Many of us will remember reading about Recep Tayyip Erdoğan and his attempt early in his party’s rule to lead Turkey and its economy to a prosperous modernity and as a bridge between civilizations, or the reformer Mohammed bin Salman, who was beginning to allow women to drive in Saudi Arabia and concerts to take place within the kingdom. This is not to say, of course, that there was not a lot of solid and sober reporting that covered those leaders with caution from the beginning. But that was not enough to spare the world some of the horrors of which these men are capable. No matter how brief the period of media enchantment with such leaders is, and no matter how quickly journalists turn against them when they finally commit something far too scandalous to overlook, this early favorable push for the reputation of someone like Erdoğan or bin Salman empowers them to do more harm in the future.

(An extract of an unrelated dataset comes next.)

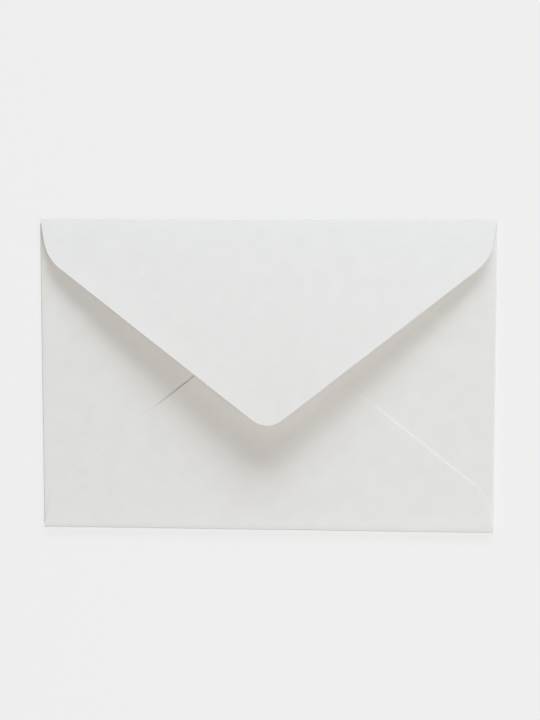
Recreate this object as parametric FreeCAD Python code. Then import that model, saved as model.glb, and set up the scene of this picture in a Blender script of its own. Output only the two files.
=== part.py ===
"""Paper envelope with a pointed flap, folded and gummed from one sheet, lying on its front.

The front panel lies flat on the table. Two side flaps fold in over it, the bottom flap folds up
over them and is gummed to them along its slanting edges, and the top flap folds down over all
three and stands a little open, as an unsealed flap does.

Frame: millimetres, X along the width, +Y towards the top fold, +Z up out of the back. The origin
is on the table, below the middle of the front panel.
"""

import FreeCAD
import Part
import math
import os

Vector = FreeCAD.Vector

# Finished size, from fold to fold
width = 160.0
height = 110.0

# The sheet, and how its layers lie on each other
sheet = 0.15            # thickness of 120 g/m2 wove paper
pocket_gap = 0.50       # clear space inside the pocket, front panel to side flaps
gum_film = 0.04         # dried gum between the side flaps and the bottom flap
flap_clearance = 0.15   # top flap over the side flaps, at the fold

# Top flap
top_flap_past_middle = 18.6   # its slanting edges would meet this far below the middle
top_flap_shoulder = 11.7      # fold to slanting edge, measured at the panel's side
hinge_lift = 9.0              # degrees that the flap rises where it leaves the fold
tip_lift = 4.0                # degrees that it still rises at its tip

# Bottom flap
bottom_flap_past_middle = 20.0
bottom_flap_shoulder = 12.0

# What the top and bottom flaps share
flap_end_inset = 0.15    # a fold stops this far short of the panel's side
flap_side_lean = 9.5     # degrees that a flap's short side edge leans inwards
shoulder_radius = 15.0
tip_radius = 8.5

# Side flaps, whose edges run parallel to those of the flaps that lap over them
side_fold_inset = 1.5    # a side fold stops this far short of each corner
side_tip_radius = 8.0

# Gummed seams
seam_inset = 1.0         # gum stays this far inside every cut edge
seam_width = 6.0

# Height of the middle of each layer above the table
front_level = sheet / 2
side_level = front_level + sheet + pocket_gap
bottom_level = side_level + sheet + gum_film
top_level = side_level + sheet + flap_clearance


def fold_radius(level):
    """Radius of the sheet's middle in the fold that lifts a flap to level."""
    return (level - front_level) / 2


def fold_reach(level):
    """How far that fold stands out past the flat panel."""
    return fold_radius(level) + sheet / 2


def rounding(before, corner, after, radius):
    """Start, middle and end of the arc that rounds a corner between two others."""
    back = (before - corner).normalize()
    ahead = (after - corner).normalize()
    half_angle = back.getAngle(ahead) / 2
    tangent = radius / math.tan(half_angle)
    depth = radius / math.sin(half_angle) - radius
    middle = corner + (back + ahead).normalize() * depth
    return corner + back * tangent, middle, corner + ahead * tangent


def rounded_face(corners):
    """Flat face through (x, y, radius) corners, each rounded to its radius."""
    points = [Vector(x, y, 0) for x, y, _ in corners]
    radii = [radius for _, _, radius in corners]
    arcs = []
    for i, radius in enumerate(radii):
        arcs.append(rounding(points[i - 1], points[i], points[(i + 1) % len(points)], radius))
    edges = []
    for i, (start, middle, end) in enumerate(arcs):
        edges.append(Part.makeLine(arcs[i - 1][2], start))
        if radii[i] > 0:
            edges.append(Part.Arc(start, middle, end).toShape())
    return Part.Face(Part.Wire(edges))


def prism(face, low, high):
    """Upright block over a flat face, from height low to height high."""
    base = face.copy()
    base.translate(Vector(0, 0, low))
    return base.extrude(Vector(0, 0, high - low))


def placed(shape, turned, at):
    """Copy of a shape turned about Z by so many degrees and then moved."""
    copy = shape.copy()
    copy.rotate(Vector(0, 0, 0), Vector(0, 0, 1), turned)
    copy.translate(at)
    return copy


def edge_slope(past_middle, shoulder):
    """Rise over run of a top or bottom flap's slanting edge."""
    return (height / 2 + past_middle - shoulder) / (width / 2)


def lapping_plan(past_middle, shoulder):
    """Outline of the top or bottom flap: x along its fold, y from the fold over the panel.

    It runs one sheet's thickness past the fold, so that it takes in the whole fold.
    """
    slope = edge_slope(past_middle, shoulder)
    lean = math.tan(math.radians(flap_side_lean))
    half_fold = width / 2 - flap_end_inset
    shoulder_y = (shoulder + flap_end_inset * slope) / (1 - slope * lean)
    shoulder_x = half_fold - shoulder_y * lean
    return rounded_face([
        (-half_fold - sheet * lean, -sheet, 0),
        (half_fold + sheet * lean, -sheet, 0),
        (shoulder_x, shoulder_y, shoulder_radius),
        (0, height / 2 + past_middle, tip_radius),
        (-shoulder_x, shoulder_y, shoulder_radius),
    ])


def side_plan(slope_left, slope_right):
    """Outline of a side flap: x along its fold, y from the fold over the panel.

    Each slope is that of the flap which laps over the edge at that end of the fold.
    """
    half_fold = height / 2 - side_fold_inset
    reach = 2 * half_fold / (slope_left + slope_right)
    return rounded_face([
        (-half_fold, -sheet, 0),
        (half_fold, -sheet, 0),
        (half_fold, 0, 0),
        (reach * slope_left - half_fold, reach, side_tip_radius),
        (-half_fold, 0, 0),
    ])


def along(heading):
    """Unit vector at so many degrees up from +y, in the plane of y and z."""
    angle = math.radians(heading)
    return Vector(0, math.cos(angle), math.sin(angle))


def inward(heading):
    """Unit vector square to a heading, towards the inside of the fold."""
    return along(heading - 90)


def bend(centre, radius, start, end):
    """Arc about a centre, from one heading to another."""
    headings = (start, (start + end) / 2, end)
    return Part.Arc(*[centre - inward(heading) * radius for heading in headings]).toShape()


def flap_line(level, length, hinge, tip, outward):
    """Fold and flap as two edges, at a distance outward from the sheet's middle.

    The sheet turns up off the flat panel and over in the fold, leaves it rising by hinge
    degrees, and bows from there until it rises by tip degrees.
    """
    radius = fold_radius(level)
    centre = Vector(0, fold_reach(level), front_level + radius)
    fold = bend(centre, radius + outward, 180, hinge)
    if hinge == tip:
        start = centre - inward(hinge) * (radius + outward)
        return [fold, Part.makeLine(start, start + along(hinge) * length)]
    bow = length / math.radians(hinge - tip)
    bow_centre = centre + inward(hinge) * (bow - radius)
    return [fold, bend(bow_centre, bow + outward, hinge, tip)]


def flap_section(level, length, hinge, tip):
    """Cut section of a fold and its flap, y from the fold over the panel and z up."""
    outer = flap_line(level, length, hinge, tip, sheet / 2)
    inner = flap_line(level, length, hinge, tip, -sheet / 2)
    root = Part.makeLine(inner[0].firstVertex().Point, outer[0].firstVertex().Point)
    end = Part.makeLine(outer[1].lastVertex().Point, inner[1].lastVertex().Point)
    return Part.Face(Part.Wire([root, outer[0], outer[1], end, inner[1], inner[0]]))


def folded_flap(plan, level, fold_length, hinge=0.0, tip=0.0):
    """A flap with its fold: the section along the fold, cut to the plan."""
    steepest = math.radians(max(hinge, tip))
    length = plan.BoundBox.YMax / math.cos(steepest)
    section = flap_section(level, length, hinge, tip)
    section.translate(Vector(-fold_length / 2, 0, 0))
    strip = section.extrude(Vector(fold_length, 0, 0))
    return strip.common(prism(plan, -sheet, strip.BoundBox.ZMax + sheet))


def front_panel():
    """The flat address side, up to where each fold begins.

    Past the ends of the side folds its corners stay flat, as far out as the other two folds.
    """
    low = fold_reach(bottom_level) - height / 2
    high = height / 2 - fold_reach(top_level)
    side_fold_end = height / 2 - side_fold_inset
    middle_half = width / 2 - fold_reach(side_level)
    corner_half = width / 2 - flap_end_inset
    panel = Part.makeBox(2 * middle_half, high - low, sheet, Vector(-middle_half, low, 0))
    corners = []
    for start, end in ((low, -side_fold_end), (side_fold_end, high)):
        corner = Vector(-corner_half, start, 0)
        corners.append(Part.makeBox(2 * corner_half, end - start, sheet, corner))
    return panel.fuse(corners)


def seam_gum(bottom, side):
    """Dried gum where the bottom flap laps over one side flap, as a layer between the two."""
    band = bottom.makeOffset2D(-seam_inset).cut(bottom.makeOffset2D(-seam_inset - seam_width))
    low = side_level + sheet / 2
    return prism(band.common(side.makeOffset2D(-seam_inset)), low, low + gum_film)


def envelope_sheet():
    """The whole envelope as the one folded and gummed sheet that it is."""
    top_slope = edge_slope(top_flap_past_middle, top_flap_shoulder)
    bottom_slope = edge_slope(bottom_flap_past_middle, bottom_flap_shoulder)
    top_plan = lapping_plan(top_flap_past_middle, top_flap_shoulder)
    bottom_plan = lapping_plan(bottom_flap_past_middle, bottom_flap_shoulder)
    right_plan = side_plan(bottom_slope, top_slope)
    left_plan = side_plan(top_slope, bottom_slope)
    at_top = (180, Vector(0, height / 2, 0))
    at_bottom = (0, Vector(0, -height / 2, 0))
    at_right = (90, Vector(width / 2, 0, 0))
    at_left = (-90, Vector(-width / 2, 0, 0))
    bottom_outline = placed(bottom_plan, *at_bottom)
    pieces = [
        placed(folded_flap(top_plan, top_level, width, hinge_lift, tip_lift), *at_top),
        placed(folded_flap(bottom_plan, bottom_level, width), *at_bottom),
        placed(folded_flap(right_plan, side_level, height), *at_right),
        placed(folded_flap(left_plan, side_level, height), *at_left),
        seam_gum(bottom_outline, placed(right_plan, *at_right)),
        seam_gum(bottom_outline, placed(left_plan, *at_left)),
    ]
    return front_panel().fuse(pieces).removeSplitter()


os.makedirs("parts", exist_ok=True)
envelope = envelope_sheet()
envelope.Solids[0].exportStep("parts/envelope_sheet.step")
print("solids", len(envelope.Solids), "valid", envelope.isValid())
print("volume mm3", round(envelope.Volume, 2), "box", envelope.BoundBox)
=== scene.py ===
"""Paper envelope: one die-cut blank of wove paper, folded by a Geometry Nodes tree.

Lengths are millimetres in the object's frame unless a name says otherwise; meshes, lamps and
the camera are turned to metres where they are made.
"""

import math

import bpy
import numpy as np
from mathutils import Matrix, Vector
from mathutils.geometry import delaunay_2d_cdt


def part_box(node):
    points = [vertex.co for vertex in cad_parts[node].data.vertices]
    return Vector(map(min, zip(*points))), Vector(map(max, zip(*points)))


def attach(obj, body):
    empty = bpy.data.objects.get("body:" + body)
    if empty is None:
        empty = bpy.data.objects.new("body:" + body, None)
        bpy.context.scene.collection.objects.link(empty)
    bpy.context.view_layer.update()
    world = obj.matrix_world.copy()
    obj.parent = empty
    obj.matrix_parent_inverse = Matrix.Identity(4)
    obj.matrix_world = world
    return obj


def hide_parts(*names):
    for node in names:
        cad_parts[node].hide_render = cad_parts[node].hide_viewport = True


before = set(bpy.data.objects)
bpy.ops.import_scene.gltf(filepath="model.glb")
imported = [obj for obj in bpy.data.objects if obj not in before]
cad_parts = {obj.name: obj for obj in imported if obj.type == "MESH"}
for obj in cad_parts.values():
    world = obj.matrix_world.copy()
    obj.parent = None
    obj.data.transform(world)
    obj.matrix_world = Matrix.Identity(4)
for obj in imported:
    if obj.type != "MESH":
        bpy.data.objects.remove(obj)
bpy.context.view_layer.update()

MM = 0.001

# Finished size, read from the frame
node_low, node_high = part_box("envelope_sheet")
width = (node_high[0] - node_low[0]) / MM
height = (node_high[1] - node_low[1]) / MM

# The sheet and how its layers lie, as in the part's source
sheet = 0.15
pocket_gap = 0.50
gum_film = 0.04
flap_clearance = 0.15

# Outlines of the flaps, as in the part's source
top_flap_past_middle = 18.6
top_flap_shoulder = 11.7
bottom_flap_past_middle = 20.0
bottom_flap_shoulder = 12.0
flap_end_inset = 0.15
flap_side_lean = 9.5
shoulder_radius = 15.0
tip_radius = 8.5
side_fold_inset = 1.5
side_tip_radius = 8.0
corner_notch = 0.15

# How the top flap stands, degrees: at its fold and at its tip
hinge_lift = 9.0
tip_lift = 4.0

# How the paper eases after folding
crease = 0.7              # folds turn over tightly: 1 is a round arc, 0 a square corner
fold_spring = 0.25        # the top flap springs up this much just past its fold
spring_reach = 5.0
tip_droop = 0.5           # the last of the top flap bends down a little
droop_start = 48.0
edge_curl = 0.28          # the cut edges of the top flap curl up
curl_reach = 6.0
curl_start = (4.0, 20.0)  # none at the fold, in full from here on
tip_drift = 0.7           # the top flap is folded a touch out of square
pocket_rise = 0.3         # the back of the pocket rises in its middle
fold_fullness = 0.4       # and stands fuller along the bottom fold, less along the sides
fullness_reach = 7.0
side_fullness = 0.15
throat_lift = 0.09        # the bottom flap's edge stands up near the pocket's mouth
throat_reach = 8.0
throat_depth = 0.25       # of the height: no part of that edge is nearer to the bottom fold
throat_left = (-42.0, -33.0)    # x where the gum ends and where the edge is free
throat_right = (27.0, 22.0)
seam_bevel = 0.5          # where it is gummed, its edge is pressed thin over this width
seam_thin = 0.88
seam_gum = 0.01           # gum left under the pressed edge
seam_fade = (78.0, 72.0)  # off the middle, where the press has ended and where it is full
free_top = (3.0, 25.0)    # past the fold, where the flap starts to cockle and where it is free
free_flaps = (3.0, 20.0)  # the same for the flaps that lie below the top one
under_top = 0.5           # how free they get
wave_height = 0.12
wave_length = 30.0
wave_seed = 3.0

# The surface of the paper
cloud_size = 6.0          # clouds where the fibres lie denser or thinner
felt_size = 0.55          # tufts of the felt; its single fibres, 0.03 wide, don't show
felt_depth = 0.004
nap_size = 0.16           # the finest that shows from a hand's breadth away
nap_depth = 0.0015
fold_shade_reach = 0.5        # from the outermost line of a top or bottom fold, how far its painted shade and rougher fibres reach
plain_roughness = (0.82, 0.90)
broken_roughness = 0.08   # what broken fibres add
paper_specular = 0.3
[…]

I remember when, in 2018, CNN proclaimed that “Fresh faces offer hope in Lebanon’s first election in a decade,” while using a photo of Saad Hariri, the former prime minister whose family had politically represented the Sunni community in the country for two decades. The choice of photo, of course, was presumably not made by the reporters on ground, and there was no issue with the reporting. We always have to put up with backlash over a headline or a photo that we almost never choose.
But frustrated Lebanese citizens seeing those CNN posts do not know that, and the way they reacted showed how fed up those in the region, who rely heavily on international media to follow news and analysis of what is going on in their countries, could view certain events or figures sometimes.
Since the aforementioned 2019 protests, independent media outlets and activists have had to go the extra mile in order to remind the world that political parties such as the Lebanese Forces and the Kataeb are not as progressive and innocent as they have rebranded themselves to seem.
Tunisia knows that story. Many there have been tired of constantly hearing that their country is the “Arab Spring’s only success story,” an assumption based on simplistic dualities. I can’t stress this point enough: Those dualities are oftentimes what men like Saied, Erdoğan and bin Salman will surely find very useful to keep pushing their limits, at least until the media and the international community finally decide that they have gone too far.
Tunisia’s problem is not that its leader is particularly pro- or anti-Western but that Kais Saied’s power grab is not a top priority for the international community (or the Western press). One can see this from the lack of scrutiny of his actions compared with the coverage he received when he was elected.
If decision-makers around the world want to prioritize business deals and expanding spheres of influence at the expense of human rights and freedom, which they will continue to do, the media should at least strive to make that path harder for them to pursue.